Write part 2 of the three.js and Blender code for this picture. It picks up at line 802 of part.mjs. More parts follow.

* * *

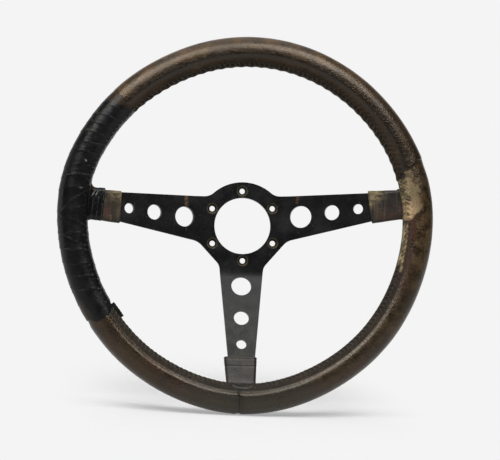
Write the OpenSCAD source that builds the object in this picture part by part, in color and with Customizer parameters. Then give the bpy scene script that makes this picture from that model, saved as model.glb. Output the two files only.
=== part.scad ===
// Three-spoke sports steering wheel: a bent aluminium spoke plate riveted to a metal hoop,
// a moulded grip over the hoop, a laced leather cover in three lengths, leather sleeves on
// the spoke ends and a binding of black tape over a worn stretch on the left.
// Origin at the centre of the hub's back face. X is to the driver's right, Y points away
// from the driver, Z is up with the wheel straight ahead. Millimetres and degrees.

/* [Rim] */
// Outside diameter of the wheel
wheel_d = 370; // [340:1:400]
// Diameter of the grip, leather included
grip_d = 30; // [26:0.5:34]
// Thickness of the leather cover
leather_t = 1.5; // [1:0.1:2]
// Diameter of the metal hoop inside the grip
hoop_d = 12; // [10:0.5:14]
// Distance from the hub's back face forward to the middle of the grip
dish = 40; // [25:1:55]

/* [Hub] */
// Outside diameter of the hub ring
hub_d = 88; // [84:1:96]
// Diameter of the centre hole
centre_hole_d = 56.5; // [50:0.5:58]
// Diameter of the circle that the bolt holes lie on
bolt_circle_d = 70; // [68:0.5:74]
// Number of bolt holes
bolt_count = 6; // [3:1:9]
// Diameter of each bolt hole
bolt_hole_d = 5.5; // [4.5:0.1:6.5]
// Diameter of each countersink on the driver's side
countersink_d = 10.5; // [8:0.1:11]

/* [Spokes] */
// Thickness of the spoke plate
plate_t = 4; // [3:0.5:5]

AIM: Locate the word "with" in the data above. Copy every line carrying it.

FULL RESPONSE:
Write the OpenSCAD source that builds the object in this picture part by part, in color and with Customizer parameters. Then give the bpy scene script that makes this picture from that model, saved as model.glb. Output the two files only.
// from the driver, Z is up with the wheel straight ahead. Millimetres and degrees.